If Bayliss was determined not to associate himself too strongly with England’s greatest triumph, then he was equally set on swerving the blame for their vices. On Bayliss’ watch, scores of over 400 have become commonplace in one-day cricket, and scores of under 100 routine in Test cricket. Defeat at Old Trafford on Sunday sealed a first Ashes failure on home soil for almost two decades. Yet for Bayliss, the problems are more embedded: the relentlessness of the international schedule, the lack of world-class talent coming off the production line in county cricket, which he wants to see reduced from 18 teams to around 10. He rejected the suggestion that the often reckless aggression displayed by England’s Test batsmen was a product of his own coaching ethos.
“It’s not as if it hasn’t been about playing the ball later and not leaving big gaps or not throwing hands at the ball,” he said. “That’s exactly what they’ve been working on. But do they get enough time away from the game to actually work on those things? Does the competition promote circumstances where that can be put into practice? There are the questions that have got to be answered. That gets back to the wickets we play on, the strength of competition.”
Bayliss is right, of course. Blaming him for decisions taken at board level to push county cricket out of the peak summer months, or to reduce funding for high-performance overseas camps, or even for societal or generational shifts, is clearly absurd. And besides, the coach is merely one link in an arcane chain of power that incorporates director, selector and captain, with very little transparency over who is responsible for what.
Despite all this, however, Bayliss still bears a good deal of responsibility for what has happened once players have arrived in camp. It is a shocking indictment of the team culture that of the 29 players given England debuts during his time in charge, not a single one has yet gone on to win 20 caps in any format. Are we to believe there was not a single viable international cricketer among them?
A hard-line view would be that Bayliss inherited a rich talent pool that he did very little to supplement. However, that would be to overlook the development of players like Jason Roy and Adil Rashid in white-ball cricket, of Ben Stokes and Chris Woakes in all formats. Even so, too many players have stagnated in recent years - Jonny Bairstow, Jos Buttler, Joe Root, Moeen Ali - to be entirely coincidental. The fielding, a particular Bayliss focus, has regressed after a strong start. The evidence suggests that there are times when Bayliss’ stubborn hands-off approach could have used a little modification.

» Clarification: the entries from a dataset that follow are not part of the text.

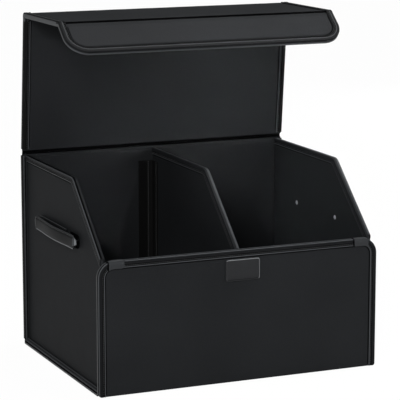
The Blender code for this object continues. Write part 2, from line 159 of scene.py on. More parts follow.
# Straps. The face runs from its rim over the stitch groove to its crown, as (across, out) points.
STRAP_PITCH = 0.0011
STRAP_STITCH = 0.0081
STRAP_END_RADIUS = 0.0075
# Painted marks on a strap: the strips along each edge with a painted highlight, the reach of a painted
# highlight and then painted shade where the strap leaves its rear turn, the shares of the front turn with a
# painted highlight and then a brighter one before painted shade, and the share of the strips that counts as
# the top
STRAP_RIM = 2
STRAP_FOLD_LINE = (0.0014, 0.0030)
TURN_GLINT_SHARES = (0.22, 0.44)
TURN_SHARE = 0.55
BOW_STEPS = 24
STRAP_FACE = (
    (STRAP_HALF_WIDTH, 0), (0.0103, 0.0006), (0.0098, 0.0010), (0.0088, 0.0011),
    (STRAP_STITCH, STRAP_HALF - STITCH_GROOVE), (0.0073, 0.0011), (0.0059, 0.00157), (0.0041, 0.00178),
    (0, 0.0019),
)

# Rivets and the magnet patch
DOME_TIP = 0.0001
RIVET_RIM = 0.0005
RIVET_RIM_HEIGHT = 0.0003
FOLD_PANEL_SETBACK = 0.0035
MAGNET_MARGIN = 0.008
MAGNET_HALF = 0.0006
PATCH_STITCH = 0.0030

# Catch plate. The steps run from its edge to its dished face: how far in, and how far below the top of its
# rim. Its sides run from the middle of one corner of its outline to the middle of the next.
LATCH_RADIUS = 0.004
LATCH_STEPS = (
    (0, 0.0008), (0.0004, 0.0002), (0.0008, 0), (0.0013, 0), (0.0017, 0.0003), (0.0030, 0.0005),
    (0.0080, 0.0006),
)
# Rings of the rim that take the painted highlight: three along the top, the middle one on the right
LATCH_RIM = (2, 3, 4)
LATCH_CORNERS = [(ARC_STEPS + 1) * corner + ARC_STEPS // 2 for corner in range(4)]
LATCH_RIGHT = range(LATCH_CORNERS[1], LATCH_CORNERS[2])
LATCH_TOP = range(LATCH_CORNERS[2], LATCH_CORNERS[3])

# Creases over the folds on the outer (1) and inner (-1) side: flat half width, half width, depth, and how
# far the painted shade at the crease's bottom reaches from the middle
HINGE_CREASES = {1: (0.0010, 0.0030, 0.0006, 0), -1: (0.0020, 0.0031, 0.0024, 0.0031)}
MID_CREASES = {1: (0.0010, 0.0034, 0.0003, 0), -1: (0.0010, 0.0034, 0.0010, 0)}
FLAP_CREASES = {1: (0.0016, 0.0036, 0.0030, 0.0031), -1: (0.0010, 0.0031, 0.0010, 0)}

# Camera fitted to the box's corners in the photo
CAMERA_PLACE = (-1.2286, -2.8396, 0.8353)
CAMERA_TURN = (math.radians(90 - 10.8092), 0, math.radians(-23.5232))
CAMERA_LENS = 184.22
CAMERA_SENSOR = 36
CAMERA_REACH = 100

# Studio. Each lamp has a name, place, aim, width, height, power in watts and spread in degrees.
FLOOR_REACH = 40.0
FLOOR_LEVEL = -0.0003
FLOOR_WHITE = 0.98
FLOOR_TONE = (0.82, 0.82, 0.82, 1)
AIR_LIGHT = 0.15
LAMPS = (
    ("overhead", (0.8, -0.1, 2.4), (0, 0, 0.3), 1.0, 1.0, 52, 180),
    ("key", (-1.5, -2.0, 1.5), (0, 0, 0.25), 0.8, 0.8, 55, 180),
    ("right_fill", (2.2, -1.6, 1.3), (0, 0, 0.25), 1.0, 1.0, 14, 180),
    ("back_fill", (2.5, 1.9, 0.3), (0, 0, 0.25), 1.2, 0.4, 60, 180),
    ("lid_light_left", (0.6, -2.4, 0.45), (0.02, 0.155, 0.40), 0.25, 0.10, 0.125, 12),
    ("lid_light_right", (1.3, -2.1, 0.45), (0.10, 0.155, 0.40), 0.25, 0.10, 0.145, 8),
    ("left_room_light", (0.35, -2.2, 1.1), (-0.13, 0.15, 0.17), 0.14, 0.10, 0.03, 5),
    ("inside_light", (-1.3, -1.7, 1.05), (0.21, 0.02, 0.255), 0.16, 0.10, 0.143, 8),
)

# Leatherettes: look, dark and light tone, least and most roughness, grains in a metre, depth of the grain and
# specular level
LEATHERS = (
    ("leatherette", (0.0090, 0.0098, 0.0108), (0.0150, 0.0160, 0.0174),
     (0.62, 0.76), 820, 0.00022, 0.06),
    # Painted light: a lighter copy of the leatherette for the lid's flap, which faces the light
    ("flap", (0.0109, 0.0117, 0.0128), (0.0180, 0.0191, 0.0207),
     (0.62, 0.76), 820, 0.00022, 0.06),
    ("binding", (0.0085, 0.0091, 0.0100), (0.0135, 0.0143, 0.0155),
     (0.50, 0.60), 1150, 0.00014, 0.04),
    ("lid_binding", (0.0050, 0.0054, 0.0060), (0.0085, 0.0090, 0.0098),
     (0.50, 0.60), 1150, 0.00014, 0.04),
    ("dark_binding", (0.0036, 0.0036, 0.0036), (0.0062, 0.0062, 0.0063),
     (0.50, 0.60), 1150, 0.00014, 0.05),
    ("flange", (0.0036, 0.0036, 0.0036), (0.0062, 0.0062, 0.0063),
     (0.55, 0.68), 900, 0.00020, 0.05),
    ("tab", (0.0210, 0.0223, 0.0240), (0.0320, 0.0340, 0.0364),
     (0.44, 0.54), 1150, 0.00016, 0.06),
    ("strap", (0.0040, 0.0043, 0.0048), (0.0070, 0.0075, 0.0082),
     (0.46, 0.58), 900, 0.00014, 0.05),
    # Painted highlight: a lighter, glossier copy of the tape for tape corners and lips, strap rims, the rear
    # turn of a strap and the foot piping
    ("painted_highlight", (0.0370, 0.0392, 0.0420), (0.0540, 0.0572, 0.0612),
     (0.36, 0.46), 1150, 0.00008, 0.06),
    # Brighter painted highlight for a strap's lower rim along its grip and the upper part of its front turn
    ("painted_glint", (0.120, 0.126, 0.134), (0.170, 0.178, 0.188),
     (0.32, 0.42), 1150, 0.00008, 0.06),
    # Painted shade: a near-black copy of the leatherette for stitch grooves, fold creases, the strip beside a
    # tape's lip, the left end of each corner tab and where a strap folds back under itself
    ("painted_shade", (0.0010, 0.0010, 0.0011), (0.0026, 0.0027, 0.0029),
     (0.80, 0.90), 900, 0.00020, 0.0),
)
TONE_STOPS = (0.25, 0.75)
SOFT_DETAIL = 2
GRAIN_BEND_SCALE = 300
GRAIN_BEND = 0.0012
GRAIN_IN_TONE = 0.35
GRAIN_STRENGTH = 0.45
PATCHES_IN_GLOSS = 0.4
BROAD_SCALE = 7
PATCH_SCALE = 42
CREASE_SCALE = 0.32
CREASE_PATTERN = (5, 0.6)
CREASE_STRENGTH = 0.35
CREASE_DEPTH = 1.6

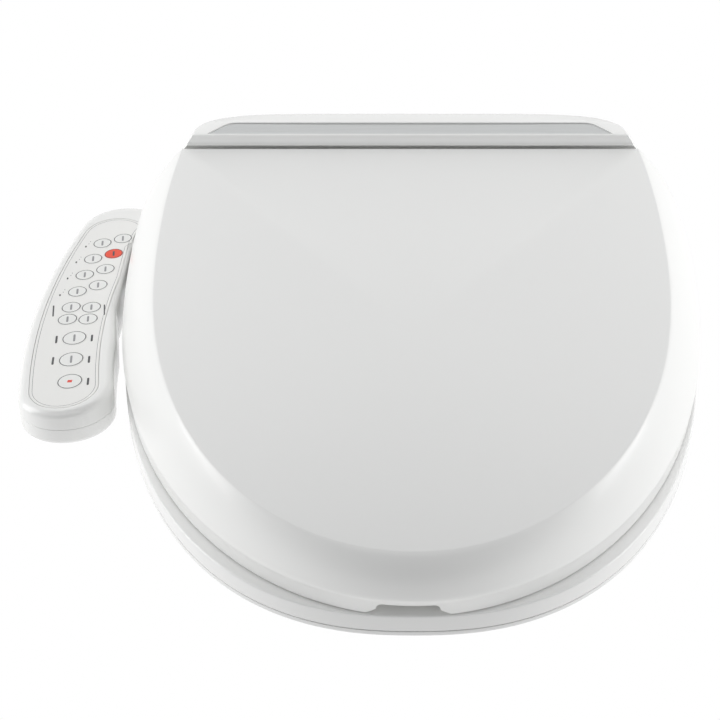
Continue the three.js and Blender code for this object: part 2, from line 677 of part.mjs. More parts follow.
place('arm_cover', armCover(), WHITE);
place('arm_base', armBase(), WHITE);
const overlay = overlayPlate(-OVERLAY.thick, 0, 0).subtract(keyHoles(-5, 5)).subtract(inFace(armClearance()));
place('control_overlay', overlay, WHITE, face);
place('key_board', keyBoard(), BOARD, face);
keys().forEach(({ radius, at }, i) => {
  const material = i === 2 ? RED : WHITE;
  const name = `key_${String(i + 1).padStart(2, '0')}`;
  place(name, bar('z', KEY.low, KEY.top, onFace(at), radius, 16), material, face);
});

export default group;
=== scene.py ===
# %% [markdown]
# # An electric bidet seat
# The seat is a lid over a ring, a rear unit with the works inside, and a control arm at its side.
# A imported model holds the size, the place and the motion of every part.
# This lesson gives the parts their surfaces and finishes, a cell at a time.

# %% Load the frame
import bmesh
import bpy
import json
import math
import numpy as np
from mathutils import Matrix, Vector


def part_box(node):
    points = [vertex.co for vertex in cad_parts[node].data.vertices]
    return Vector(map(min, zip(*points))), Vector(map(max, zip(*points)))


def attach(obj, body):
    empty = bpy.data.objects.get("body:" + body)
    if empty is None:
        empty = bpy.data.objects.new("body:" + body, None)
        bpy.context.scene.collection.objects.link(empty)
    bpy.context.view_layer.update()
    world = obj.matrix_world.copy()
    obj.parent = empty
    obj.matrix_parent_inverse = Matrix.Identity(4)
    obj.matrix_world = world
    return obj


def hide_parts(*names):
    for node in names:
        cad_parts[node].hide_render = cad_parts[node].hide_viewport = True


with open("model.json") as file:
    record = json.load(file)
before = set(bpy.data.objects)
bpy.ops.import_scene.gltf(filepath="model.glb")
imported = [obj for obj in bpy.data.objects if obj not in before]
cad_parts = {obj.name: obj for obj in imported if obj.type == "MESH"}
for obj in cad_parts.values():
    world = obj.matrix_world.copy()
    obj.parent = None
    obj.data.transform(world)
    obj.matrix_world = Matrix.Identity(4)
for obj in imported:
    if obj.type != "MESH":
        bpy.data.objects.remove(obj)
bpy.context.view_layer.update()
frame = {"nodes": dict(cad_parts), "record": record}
MM = 0.001

# %% [markdown]
# ## The camera
# A long lens from high in front keeps the outlines nearly parallel. The small shift slides the
# picture sideways without turning the camera, so upright edges stay as they are.

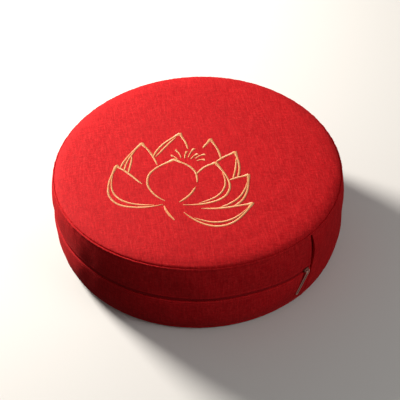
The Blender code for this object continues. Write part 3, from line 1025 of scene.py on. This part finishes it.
def lotusLines():
    # Each line as its petal, its places in mm and its widths
    form = lotusForm
    order = list(lotusPetals)
    lines = []
    for petal, side, start, end, inside in lotusStrokes:
        length = lotusPetals[petal][3] * (end - start)
        run = np.linspace(0, 1, max(16, int(length / 0.8)))
        depth = inside * np.sin(np.pi * (0.04 + 0.92 * run)) ** 0.45
        places = petalSide(petal, side, start + (end - start) * run, depth)
        for begin, stop in shownStretches(beyondPetals(places, order[: order.index(petal)])):
            far = run[begin:stop]
            along = (np.arange(stop - begin) + 0.5) / (stop - begin)
            width = form["lineWidth"] * (0.80 + 0.25 * np.sin(np.pi * far)) * (0.88 if inside else 1.0)
            closing = smoothstep(-0.05, 0.20, 1 - along)
            if end == 1 and stop == len(run):
                wider = form["tipWidth"] - form["lineWidth"]
                width = width + wider * bell((1 - far) * length, form["tipReach"])
                closing = smoothstep(-0.010, 0.016, 1 - along)
            opening = smoothstep(-0.05, 0.16, along)
            width = width * (0.35 + 0.65 * opening) * (0.30 + 0.70 * closing)
            lines.append((petal, places[begin:stop], width))

    run = np.linspace(0, 1, 26)
    for lean, near, far, hook in lotusStamens:
        sideward, forward = headings(lean)
        reach = np.outer(near + (far - near) * run, forward) + np.outer(hook * run**2.5, sideward)
        places = np.array(form["stamenFoot"]) + reach
        for begin, stop in shownStretches(beyondPetals(places, ("front", "frontRight"))):
            width = form["lineWidth"] * (0.60 + 0.75 * bell(1 - run[begin:stop], 0.22))
            lines.append(("stamens", places[begin:stop], width))
    at = np.linspace(0, len(lotusStem) - 1, 40)
    places = [throughPoints(list(enumerate(values)), at) for values in zip(*lotusStem)]
    width = form["lineWidth"] * (0.35 + 0.75 * np.sin(np.pi * np.linspace(0.05, 0.95, 40)) ** 0.7)
    lines.append(("stem", np.stack(places, axis=-1), width))
    return lines


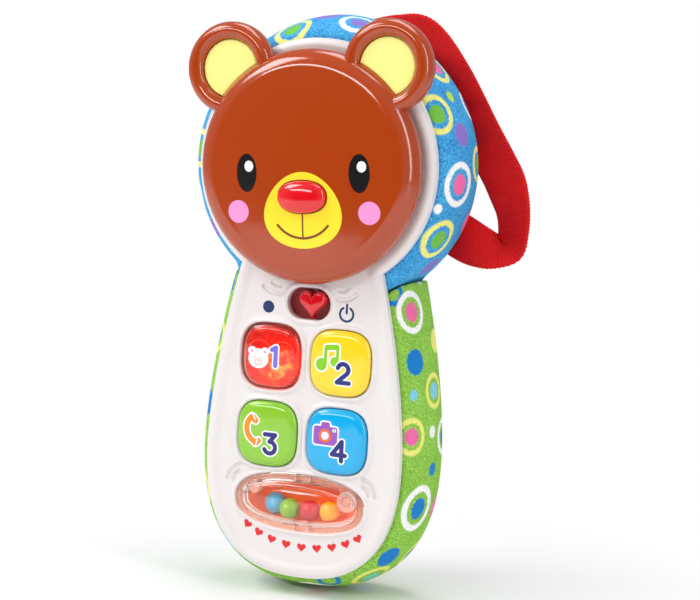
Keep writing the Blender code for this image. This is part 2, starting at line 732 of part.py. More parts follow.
def make_spring(name, centre, start, direction):
    """A conical coil against the battery's flat end."""
    turns, wire, height, steps = 2.6, 0.35, 2.0, 26
    rings = []
    for i in range(steps + 1):
        t = i / steps
        angle = 2 * math.pi * turns * t
        radius = 2.2 + 1.6 * t
        out = Vector((math.cos(angle), math.sin(angle), 0.0))
        z = start + direction * (wire + height * t)
        middle = Vector((centre[0], centre[1], z)) + out * radius
        ring = []
        for k in range(4):
            a = 2 * math.pi * k / 4
            ring.append(tuple(middle + out * (wire * math.cos(a)) + Vector((0, 0, wire * math.sin(a)))))
        rings.append(ring)
    loft(name, rings, material(name, METAL, 0.25, 1.0))


def make_door():
    outline = rounded_box(*DOOR_SIZE, 3.0)
    inner = rounded_box(DOOR_SIZE[0] - 0.8, DOOR_SIZE[1] - 0.8, 2.6)
    centre = (0.0, DOOR_Z)
    rings = [ring_at(outline, -1.8, centre), ring_at(outline, -0.4, centre), ring_at(inner, 0.0, centre)]
    door = loft("battery_door", rings, material("battery_door", WHITE, 0.45))
    screw = (0.0, DOOR_Z + DOOR_SIZE[1] / 2 - 5.0)
    cut(door, prism("door_head_seat", circle(2.7, 16), -1.0, 1.0, screw))
    cut(door, prism("door_bore", circle(1.5, 12), -3.0, 1.0, screw))
    profile = ((2.3, -0.2), (2.3, -0.75), (1.1, -0.75), (1.1, -3.4))
    head = turned("door_screw", profile, screw, material("door_screw", METAL, 0.3, 1.0), 14)
    cut_cross(head, screw, -0.45)


def cut_cross(screw, centre, floor_y):
    for i, (w, h) in enumerate(((2.8, 0.6), (0.6, 2.8))):
        outline = [(-w / 2, -h / 2), (w / 2, -h / 2), (w / 2, h / 2), (-w / 2, h / 2)]
        cut(screw, prism(f"{screw.name}_cross_{i}", outline, floor_y, 3.0, centre))


def make_screws():
    for i, centre in enumerate(SHELL_SCREWS):
        profile = ((2.6, -4.4), (2.6, -5.7), (1.3, -5.7), (1.3, -20.0))
        turned(f"shell_screw_{i + 1}", profile, centre, material(f"shell_screw_{i + 1}", METAL, 0.3, 1.0), 12)
    for i, centre in enumerate(PLATE_SCREWS):
        profile = ((2.4, -1.6), (2.4, -3.1), (1.1, -3.1), (1.1, -12.0))
        name = f"plate_screw_{i + 1}"
        screw = turned(name, profile, centre, material(name, METAL, 0.3, 1.0), 14)
        cut_cross(screw, centre, -2.3)


def main():
    clear_scene()
    make_front_shell()
    make_rear_shell()
    make_back_plate()
    make_covers()
    make_foam_pad()
    strap("strap_loop", STRAP_WIDTH, STRAP_THICKNESS, material("strap_loop", RED, 0.8))
    make_bear_face()
    for side, name in ((-1, "left"), (1, "right")):
        make_ear_insert(side, f"ear_insert_{name}")
        make_cover_runner(side, name)
    make_nose()
    make_mirror()
    make_heart_slider()
    make_slide_switch()
    make_keys()
    make_keypad()
    make_electronics()
    make_rattle()
    make_beads()
    make_batteries()
    make_door()
    make_screws()


main()
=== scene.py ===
"""Looks of the toy cell phone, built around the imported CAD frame.

Sizes are in millimetres in the row frame (X to the right seen from the front, Z up, the front faces -Y) and
become metres where a mesh is made. A "rise" is how far a point stands forward of the white face. A "gap" is
the distance to a shape's edge, negative inside, or a function of x and z that gives it.
"""

import math

import bmesh
import bpy
import numpy as np
from mathutils import Matrix, Vector, geometry


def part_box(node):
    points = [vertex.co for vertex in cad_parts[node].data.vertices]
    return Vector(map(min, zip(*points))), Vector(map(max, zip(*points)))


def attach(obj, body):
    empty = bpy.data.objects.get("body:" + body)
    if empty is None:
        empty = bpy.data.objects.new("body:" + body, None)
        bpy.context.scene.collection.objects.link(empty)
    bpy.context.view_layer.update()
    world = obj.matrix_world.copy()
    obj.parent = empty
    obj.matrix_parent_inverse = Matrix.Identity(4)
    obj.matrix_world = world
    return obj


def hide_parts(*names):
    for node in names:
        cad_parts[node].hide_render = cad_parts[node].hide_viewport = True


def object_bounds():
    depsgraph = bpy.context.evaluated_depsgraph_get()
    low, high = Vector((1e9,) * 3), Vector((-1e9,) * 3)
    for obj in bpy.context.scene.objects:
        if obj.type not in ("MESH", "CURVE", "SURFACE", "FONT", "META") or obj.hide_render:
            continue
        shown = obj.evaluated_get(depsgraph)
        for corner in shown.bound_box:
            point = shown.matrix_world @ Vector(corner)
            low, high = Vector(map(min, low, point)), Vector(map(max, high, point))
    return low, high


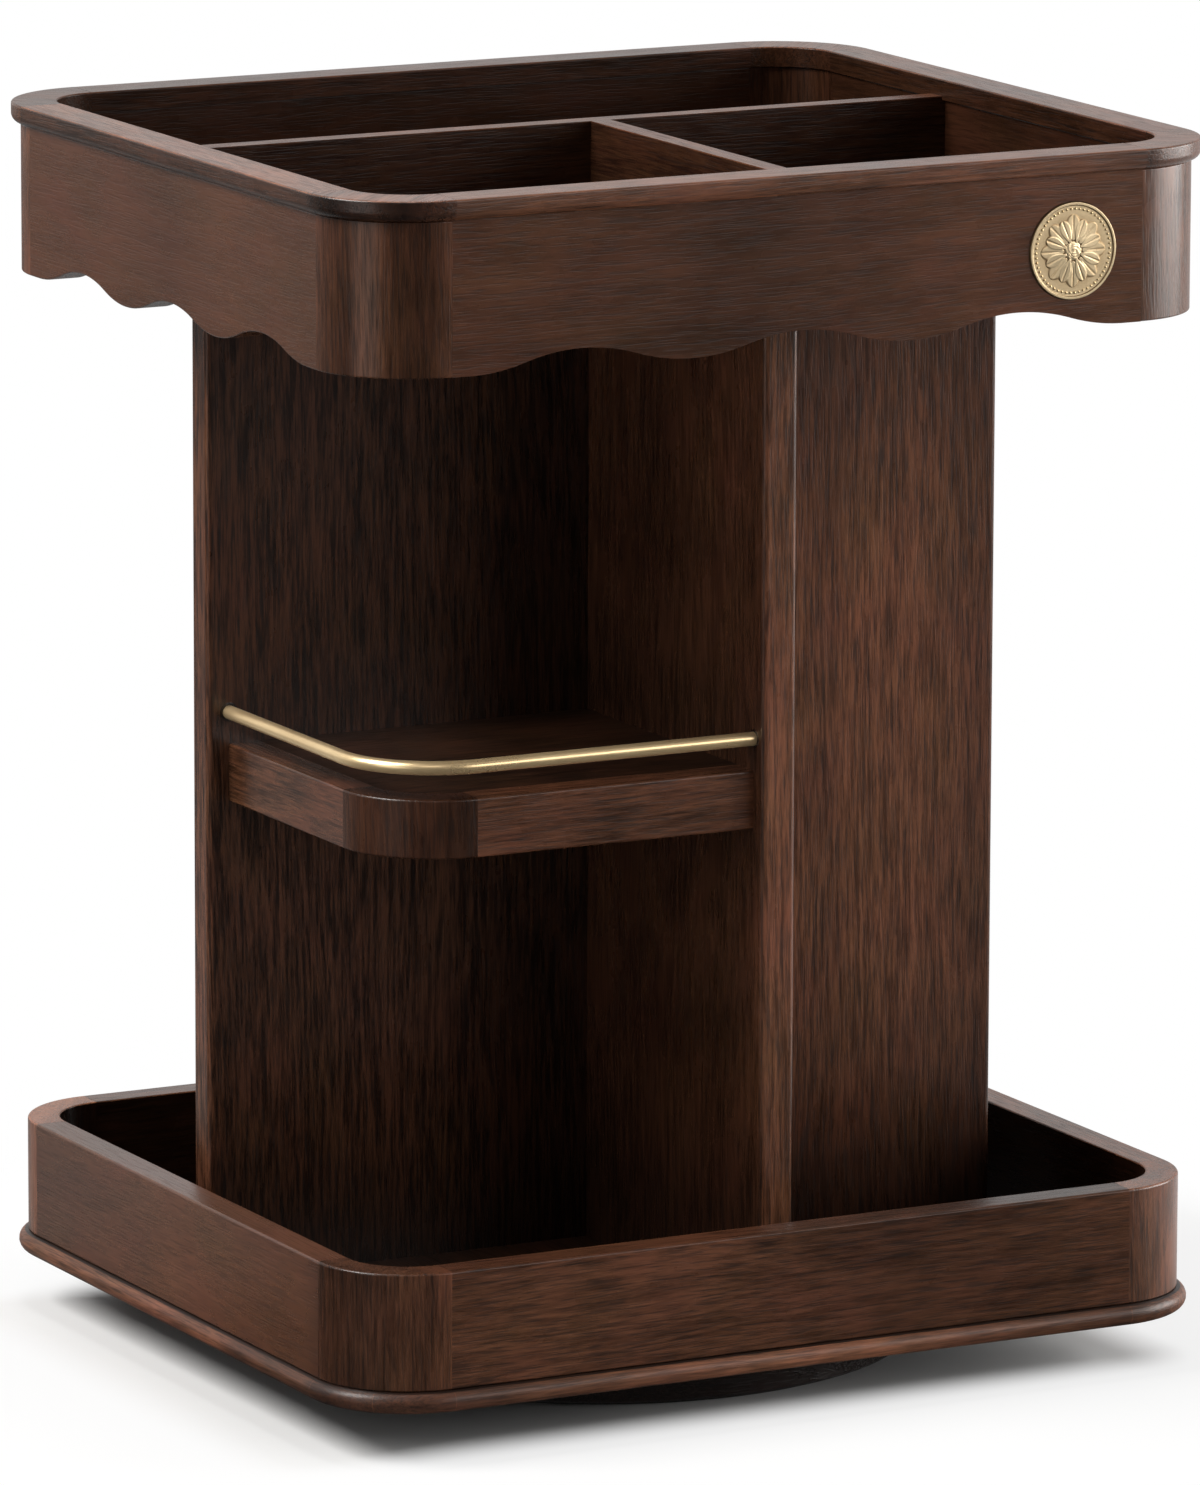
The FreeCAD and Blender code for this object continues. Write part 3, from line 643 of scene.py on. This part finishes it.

“It’s not as if I just let it flow without anything happening,” he argued. “All the coaches, we’re always talking and discussing individuals. There’s different styles of coaches that can have success in different ways. I made a pact with myself to keep doing things the way I’ve done it. It’s been successful over a long period of time, and I’d like to think it’s been reasonably successful in these four years as well.”
And of course, he’s right about that too. Because ultimately, you can stack up all the issues with the Bayliss regime - the revolving door of opening batsmen, the serial shuffling of the batting order, the inability to unearth genuine match-winning bowlers or triumph away from home - and lay against them the greatest single day in the history of English cricket. If England’s World Cup success had many fathers - Stokes, Jofra Archer, Eoin Morgan and Andrew Strauss among them - then it would take the most cussed of judges to deny Bayliss his share of the credit. Without his knowledge of the one-day game, without his relentless focus on fielding and fine margins, or his occasional kicks up the backside, it’s easy to envisage how England’s golden summer might have gone badly awry.
He freely admits that the Test element of the job - a strand he maintains has always been equally as important as the one-day side - didn’t always go to plan. But he backs Root to continue as captain - “I think he’s getting better all the time; sometimes you can only be as good as the players you’ve actually got in the team” - and fancies England to spring a surprise Down Under in a couple of years’ time.
How does he rate his own time in charge? “I’m a hard marker, so I’ll say five (out of 10),” he said. And weirdly, it seems like a fitting epitaph to a man who in his enigmatic sunhat and shades often appeared to be hiding in plain sight: England’s invisible guru, its umami sage, its immaculate house-sitter who turned up, kept the show on the road, and ultimately left everything pretty much as he found it.